## What you will do:
Take the lines from the beginning of the data below through the line holding "low + LENS_THICK)" and return exactly those.

-- start Information provided --

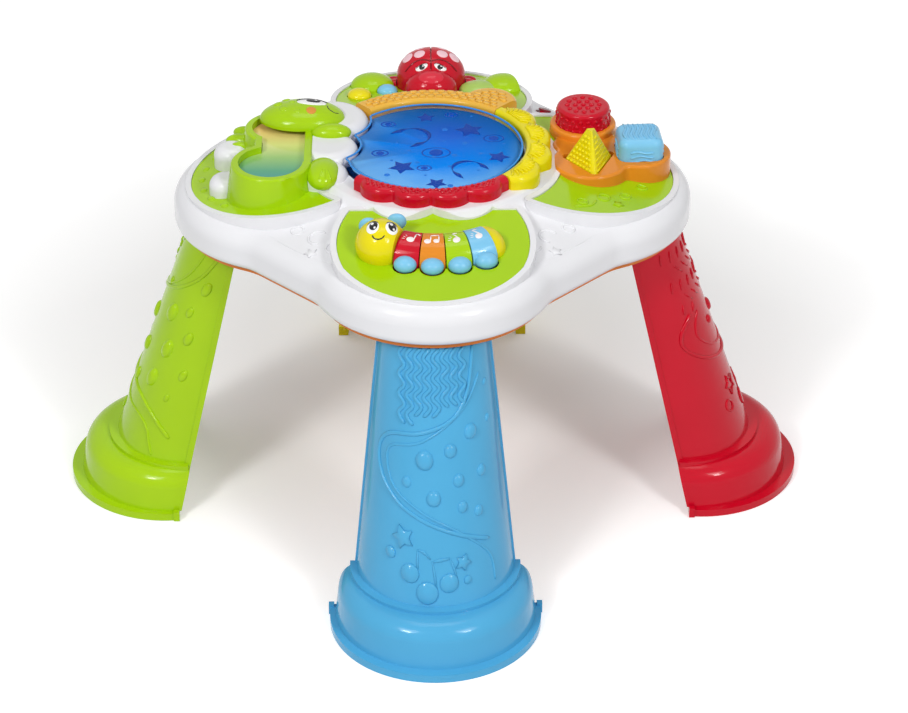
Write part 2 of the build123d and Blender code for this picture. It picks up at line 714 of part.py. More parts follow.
def drum_spring_places():
    return [polar(DISC_RADIUS, angle) for angle in DRUM_SPRING_ANGLES]


def spring(x, y, radius, low, top):
    return column(x, y, radius, low, top) - column(x, y, radius - SPRING_WIRE, low, top)


def cloud_bank(puffs):
    bank = Part()
    for x, y, radius, top in puffs:
        bank += puff(x, y, radius, CLOUD_LOW_Z, top, CLOUD_ROUND)
    return bank


def lens_plan():
    """Outline of the dinosaur's lit belly: a bowl, a chest and the neck between them."""
    plan = Pos(BOWL[0], BOWL[1]) * Circle(BOWL[2]) + Pos(CHEST[0], CHEST[1]) * Circle(CHEST[2])
    right = CHEST[0] + CHEST[2]
    neck = Pos((NECK_LEFT + right) / 2, (BOWL[1] + CHEST[1]) / 2) * Rectangle(right - NECK_LEFT, CHEST[1] - BOWL[1])
    return plan + neck


def dino_ring_solid():
    """Raised belly before it is hollowed, wider at its foot."""
    plan = offset(lens_plan(), RING_WALL, kind=Kind.ARC)
    ring = extrude(Pos(0, 0, RING_TOP_Z) * plan, RING_TOP_Z - SEAM_Z, dir=(0, 0, -1), taper=-RING_TAPER)
    return fillet(ring.edges().group_by(Axis.Z)[-1], RING_ROUND)


def dino_ring():
    """Raised wall round the lens, standing on the panel's floor."""
    ring = dino_ring_solid() & above(nose_frame("left"), -PANEL_THICK)
    seat_z = RING_TOP_Z - LENS_DEPTH - LENS_THICK
    ring -= prism(lens_plan(), seat_z, RING_TOP_Z + 1)
    return ring - prism(offset(lens_plan(), -SHELL_WALL, kind=Kind.ARC), SEAM_Z, RING_TOP_Z)


def dino_lens():
    low = RING_TOP_Z - LENS_DEPTH - LENS_THICK
    return prism(offset(lens_plan(), -FIT_GAP, kind=Kind.ARC), low, low + LENS_THICK)


def dino_frill():
    """Three plump fingers beside the belly."""
    frill = []
    for x, y, turn in FRILL_FINGERS:
        finger = Pos(x, y, FRILL_Z) * Rot(0, 0, turn) * scale(Sphere(1), by=FRILL_SIZE)
        frill.append(finger)
    return frill


def sorter_solid():
    """Sorter base before its wells: round lobes run together, the first one higher."""
    plan = make_face(Polyline(*[(x, y) for x, y, radius in SORTER_LOBES], close=True))
    for x, y, radius in SORTER_LOBES:
        plan += Pos(x, y) * Circle(radius)
    plan = offset(offset(plan, SORTER_CREASE, kind=Kind.ARC), -SORTER_CREASE, kind=Kind.ARC)
    solid = prism(plan, SEAM_Z, SORTER_TOP_Z)
    solid = fillet(solid.edges().group_by(Axis.Z)[-1], SORTER_ROUND)
    x, y, radius = SORTER_LOBES[0]
    return solid + puff(x, y, radius - SORTER_TIER_INSET, SEAM_Z, SORTER_TIER_Z, SORTER_ROUND)


def pyramid_plan(grow):
    """Rounded triangle of the pyramid block's base."""
    triangle = RegularPolygon(PYRAMID_RADIUS + 2 * grow, 3, rotation=PYRAMID_TURN)
    return fillet(triangle.vertices(), PYRAMID_CORNER)


def cube_plan(grow):
    side = CUBE_SIDE + 2 * grow
    square = fillet(Rectangle(side, side).vertices(), CUBE_CORNER)
    return Rot(0, 0, CUBE_TURN) * square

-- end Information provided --

## Reply to the exercise:
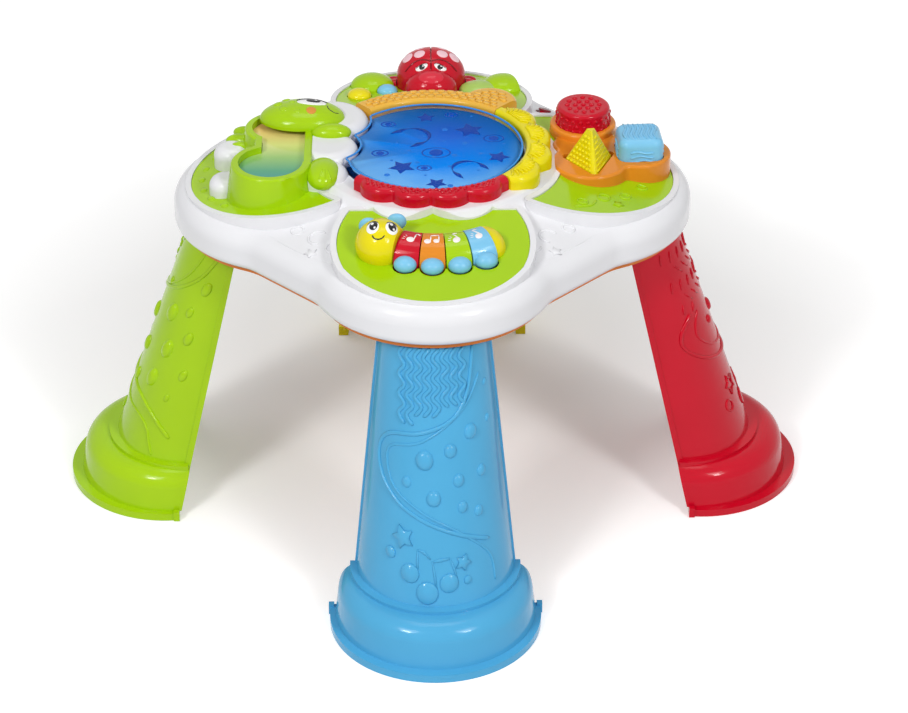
Write part 2 of the build123d and Blender code for this picture. It picks up at line 714 of part.py. More parts follow.
def drum_spring_places():
    return [polar(DISC_RADIUS, angle) for angle in DRUM_SPRING_ANGLES]


def spring(x, y, radius, low, top):
    return column(x, y, radius, low, top) - column(x, y, radius - SPRING_WIRE, low, top)


def cloud_bank(puffs):
    bank = Part()
    for x, y, radius, top in puffs:
        bank += puff(x, y, radius, CLOUD_LOW_Z, top, CLOUD_ROUND)
    return bank


def lens_plan():
    """Outline of the dinosaur's lit belly: a bowl, a chest and the neck between them."""
    plan = Pos(BOWL[0], BOWL[1]) * Circle(BOWL[2]) + Pos(CHEST[0], CHEST[1]) * Circle(CHEST[2])
    right = CHEST[0] + CHEST[2]
    neck = Pos((NECK_LEFT + right) / 2, (BOWL[1] + CHEST[1]) / 2) * Rectangle(right - NECK_LEFT, CHEST[1] - BOWL[1])
    return plan + neck


def dino_ring_solid():
    """Raised belly before it is hollowed, wider at its foot."""
    plan = offset(lens_plan(), RING_WALL, kind=Kind.ARC)
    ring = extrude(Pos(0, 0, RING_TOP_Z) * plan, RING_TOP_Z - SEAM_Z, dir=(0, 0, -1), taper=-RING_TAPER)
    return fillet(ring.edges().group_by(Axis.Z)[-1], RING_ROUND)


def dino_ring():
    """Raised wall round the lens, standing on the panel's floor."""
    ring = dino_ring_solid() & above(nose_frame("left"), -PANEL_THICK)
    seat_z = RING_TOP_Z - LENS_DEPTH - LENS_THICK
    ring -= prism(lens_plan(), seat_z, RING_TOP_Z + 1)
    return ring - prism(offset(lens_plan(), -SHELL_WALL, kind=Kind.ARC), SEAM_Z, RING_TOP_Z)


def dino_lens():
    low = RING_TOP_Z - LENS_DEPTH - LENS_THICK
    return prism(offset(lens_plan(), -FIT_GAP, kind=Kind.ARC), low, low + LENS_THICK)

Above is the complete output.